(a) Subject to the remaining provisions of this section and notwithstanding any contrary contractual provision rendered unenforceable by this chapter, the petitioner, with the approval of GDB (or GDB at the request of the Governor on the petitioner’s behalf), subject to Court approval after notice and a hearing, may transfer all or part of the petitioner’s encumbered assets (which transfer may also include unencumbered assets) free and clear of any lien, claim, interest, and employee claims against a successor employer, for good and valuable consideration consisting of any and all of cash, securities, notes, revenue pledges, and partial interests in the transferred assets or enterprise.
(b) A petitioner shall not effect a transfer of assets to an entity that is not a Commonwealth entity, including a transfer of all or substantially all of the assets of such petitioner, unless all the following requirements are met:
(1) Applicable law (other than this chapter) permits such transfer;
(2) the Court orders that the liens, claims, and interests shall attach to the proceeds of transfer in their order of priority, with each dispute over priorities to be resolved, in the Court’s discretion, before or after the closing of the transfer; Provided, however, That, in the event of a transfer of all or substantially all of the petitioner’s assets, the petitioner may recover the reasonable and necessary administrative expenses incurred in its §§ 113-113nn of this title case in preserving or disposing of such assets that are transferred pursuant to this subsection;
(3) the Court shall have determined that the transferee shall have undertaken to perform the same public functions with the property acquired (either alone or together with other property and/or entity) as the petitioner had been performing, unless the Court determines that any public functions not to be performed by the transferee will be performed by another entity or no longer are necessary;
(4) the Court finds that a transfer to an entity that is not a Commonwealth Entity is the product of:
(A) Adequate marketing and arms-length bargaining designed to procure a price that is at least the reasonably equivalent value of the assets proposed to be transferred, or
(B) a fair auction process;
(5) to the extent, if any, that the gross or net revenue of the petitioner to be transferred was pledged to secure any affected debt, such pledges shall have first priority against all portions of the proceeds of transfer other than portions allocable to other assets to be transferred free of liens or security interests securing allowed claims; and
(6) in the event of a transfer of all or substantially all of the petitioner’s assets, all claims not scheduled pursuant to subsection (a)(2) of § 113a of this title shall be paid in full.
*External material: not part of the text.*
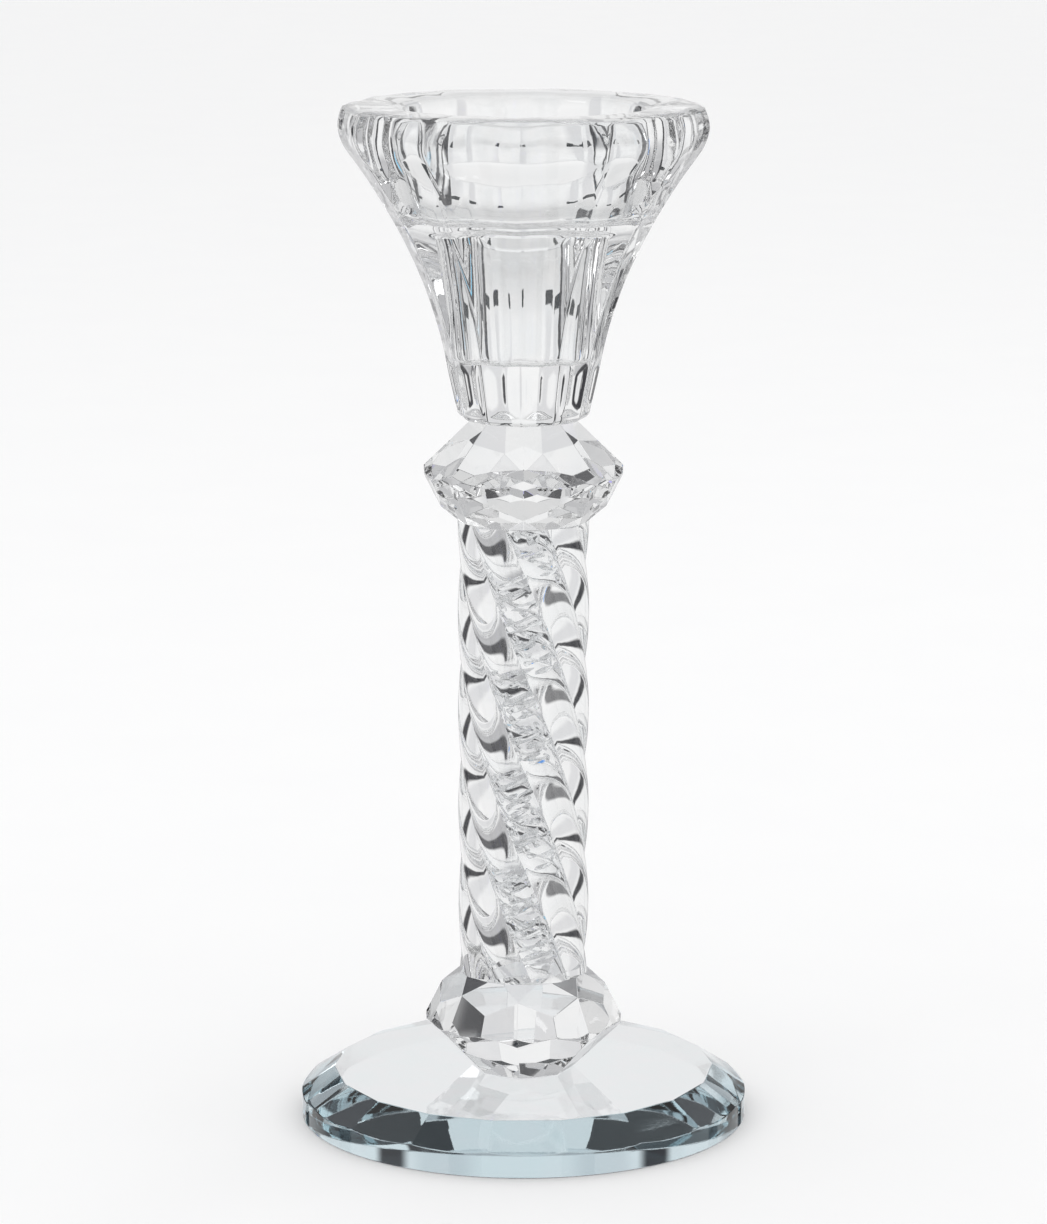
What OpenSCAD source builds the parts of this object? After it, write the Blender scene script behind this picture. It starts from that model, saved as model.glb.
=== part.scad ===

(c) For the avoidance of doubt, subsection (b) of this section does not confer any power on a petitioner to sell assets to a non-Commonwealth entity that such petitioner does not currently posses under applicable law.
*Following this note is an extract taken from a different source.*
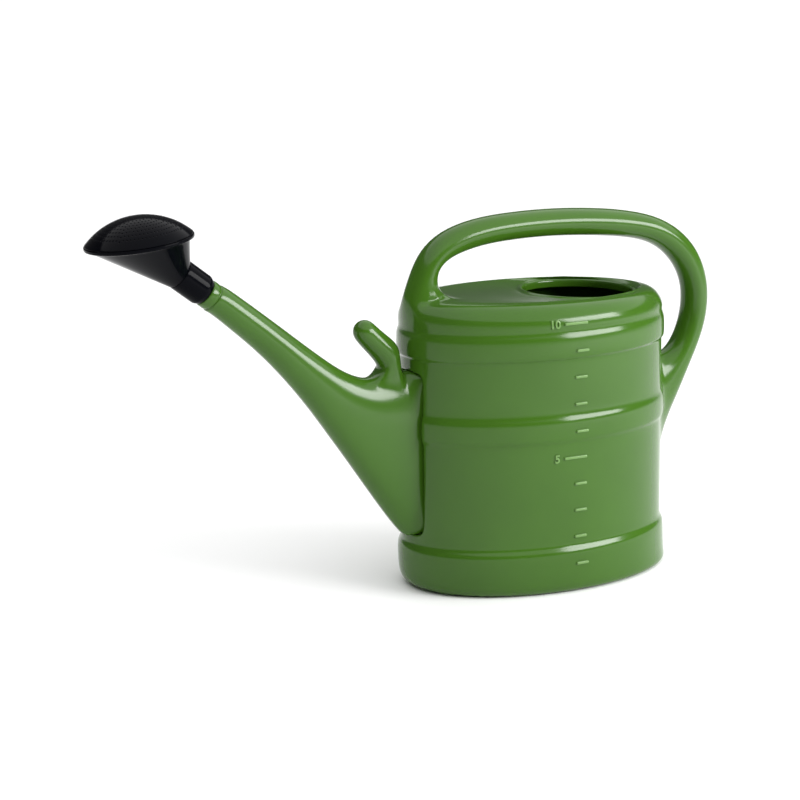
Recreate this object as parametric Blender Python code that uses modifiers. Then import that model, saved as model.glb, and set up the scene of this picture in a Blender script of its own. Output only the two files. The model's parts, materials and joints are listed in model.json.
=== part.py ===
"""A ten litre garden watering can: an oval blow-moulded tank with a long top handle, a
spout, a peg that stores the rose, and a push-on rose with a domed face plate.

+X runs toward the back of the handle, -X toward the rose, +Z is up. The XZ plane is the
plane of symmetry, and the origin is the middle of the foot pad, on the ground.
"""

import math

import bmesh
import bpy
from mathutils import Matrix, Vector

MM = 0.001
GAP = 0.3 * MM

# The oval tank: half length and half width of the plain wall, and how far the bands stand out.
TANK_HALF_LENGTH = 136.7 * MM
TANK_HALF_WIDTH = 90.3 * MM
BAND_RISE = 2.8 * MM
SHOULDER_RISE = 1 * MM
WALL = 2 * MM
OVAL = TANK_HALF_WIDTH / TANK_HALF_LENGTH
STEPS = 48

# Heights of the tank, from the ground up.
MOAT_HEIGHT = 3 * MM
BASE_TOP = 46 * MM
MID_BAND = (146 * MM, 170 * MM)
SHOULDER_BAND = (224 * MM, 250 * MM)
SHOULDER_HEIGHT = 258 * MM
DECK_HEIGHT = 272 * MM
BAND_SLOPE = 4 * MM

# The filler hole in the rear half of the deck, with its rolled rim.
FILLER_X = 51 * MM
FILLER_RADIUS = 52 * MM
RIM_BEAD = 2.2 * MM

# The handle's middle line in the XZ plane, front to back, with its radius.
HANDLE_LINE = (
    (-121, 236, 13), (-126, 262, 19), (-122, 288, 16), (-112, 312, 13.5), (-90, 329, 13),
    (-50, 338, 13), (0, 339.5, 13), (60, 336, 13), (110, 328, 13), (152, 312, 13.5),
    (178, 287, 13.5), (188.5, 257, 13.5), (186, 230, 14), (176, 203, 14.5), (159, 174, 14),
    (142, 143, 12), (128, 112, 10),
)
HANDLE_WIDENING = 1.15

# The spout's sections from its tip to its root: middle x and z, half height, half width,
# and how many degrees its axis rises there. The spout's tube ends, and its flared root
# starts, at the section whose index is SPOUT_SPLIT.
SPOUT_SECTIONS = (
    (-331.9, 299.3, 13.4, 13.4, 38), (-305, 278.5, 14.0, 13.8, 39), (-275, 253.5, 15.1, 14.6, 42),
    (-245, 225, 18.5, 15.6, 43), (-215, 196, 25, 16.8, 40), (-185, 173, 36, 18, 30),
    (-168, 157, 53, 19, 16), (-150, 144, 68, 19.5, 6), (-120, 131, 82, 19.5, 0),
)
SPOUT_SIDES = 20
SPOUT_WALL = 1.8 * MM
SPOUT_SPLIT = 5

# The tip of the spout: a stop ring, and the spigot that the rose pushes onto.
TIP = Vector((-338.5, 0, 304.5)) * MM
TIP_RISE = math.radians(38)
TIP_AXIS = Vector((-math.cos(TIP_RISE), 0, math.sin(TIP_RISE)))
RING_LENGTH = 8 * MM
RING_RADIUS = 12.9 * MM
SPIGOT_LENGTH = 22 * MM
SPIGOT_RADIUS = 11.4 * MM
SPIGOT_BORE = 9.6 * MM
ROUND_STEPS = 32

# The peg between the spout and the tank.
PEG_FOOT = Vector((-139, 0, 204)) * MM
PEG_TIP = Vector((-188, 0, 261)) * MM
PEG_RADIUS = 11 * MM
PEG_CLEARANCE = 0.8 * MM

# The rose: a neck sleeve, a funnel shaped head with a rim, and a face that is part of a sphere.
NECK_LENGTH = 30 * MM
NECK_RADIUS = 14.4 * MM
NECK_BORE = 11.8 * MM
NECK_TAPER = 4.4 * MM
ROSE_CENTRE = Vector((-399, 0, 356.2)) * MM
ROSE_TILT = math.radians(6.8)
ROSE_NORMAL = Vector((-math.sin(ROSE_TILT), 0, math.cos(ROSE_TILT)))
ROSE_RADIUS = 48.3 * MM
ROSE_WALL = 1.6 * MM
RIM_HEIGHT = 3.2 * MM
RIM_STEP = 4.6 * MM
RIM_SLOPE = 1 * MM
FACE_SPHERE = 66.3 * MM
FACE_WALL = 1.6 * MM
SKIRT_DEPTH = 1.5 * MM

GREEN = (0.105, 0.285, 0.055, 1)
BLACK = (0.012, 0.012, 0.016, 1)


def clear_scene():
    for old in list(bpy.data.objects):
        bpy.data.objects.remove(old, do_unlink=True)


def collection(name):
    made = bpy.data.collections.new(name)
    bpy.context.scene.collection.children.link(made)
    return made


def plastic(name, colour, roughness):
    material = bpy.data.materials.new(name)
    material.use_nodes = True
    shader = material.node_tree.nodes["Principled BSDF"]
    shader.inputs["Base Color"].default_value = colour
    shader.inputs["Roughness"].default_value = roughness
    shader.inputs["Metallic"].default_value = 0
    return material


def object_from(bm, name, group):
    mesh = bpy.data.meshes.new(name)
    bm.to_mesh(mesh)
    bm.free()
    made = bpy.data.objects.new(name, mesh)
    group.objects.link(made)
    return made


def smooth(part, degrees=35):
    part.data.shade_smooth()
    part.data.set_sharp_from_angle(angle=math.radians(degrees))


def finish(part, material):
    part.data.materials.clear()
    part.data.materials.append(material)
    smooth(part)
    return part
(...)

(d) A petitioner may effect a transfer of assets to a Commonwealth entity, including a transfer of all or substantially all of the assets of such petitioner, notwithstanding any other applicable law to the contrary, only if:
(1) the Court orders that the liens, claims, and interests shall attach to the proceeds of transfer in their order of priority, with each dispute over priorities to be resolved, in the Court’s discretion, before or after the closing of the transfer; Provided, however, That, in the event of a transfer of all or substantially all of the petitioner’s assets, the petitioner may recover the reasonable and necessary administrative expenses incurred in its §§ 113-113nn of this title case in preserving or disposing of such assets that are transferred pursuant to this subsection;
(2) the Court shall have determined that the transferee shall have undertaken to perform the same public functions with the property acquired (either alone or together with other property and/or entity) as the petitioner had been performing, unless the Court determines that any public functions not to be performed by the transferee will be performed by another entity or no longer are necessary;
(3) the transfer to an entity that is a Commonwealth entity is for a price that is at least the reasonably equivalent value of the assets proposed to be transferred, taking into account the requirement that they be used to perform the public functions the petitioner had been performing, unless the Court determines that any public functions not to be performed by the transferee will be performed by another entity or no longer are necessary;
(4) to the extent, if any, that the gross or net revenue of the petitioner to be transferred was pledged to secure any affected debt, such pledges shall have first priority against all portions of the proceeds of transfer other than portions allocable to other assets to be transferred free of liens or security interests securing allowed claims; and
(5) in the event of a transfer of all or substantially all of the petitioner’s assets, all claims not scheduled pursuant to subsection (a)(2) of § 113a of this title shall be paid in full.
(e) The petitioner (or GDB at the Governor’s request on the petitioner’s behalf) may transfer part, but not all or substantially all, of the petitioner’s assets not subject to a lien or pledge without Court approval if such transfer is independent of any and all transfers of encumbered assets.
(f) All transfers of unencumbered property or encumbered property or both shall be free and clear of successor liability imposed by otherwise applicable law.
(g) No transfer shall be approved unless the petitioner, or GDB on behalf of the petitioner, shall have included in its request for approval the reasons why such proposed transfer is reasonably likely to maximize value for creditors, in the aggregate, consistent with enabling the continued carrying out of the petitioner’s public functions and the Court shall have found such reasons plausible.
History —June 28, 2014, No. 71, § 307.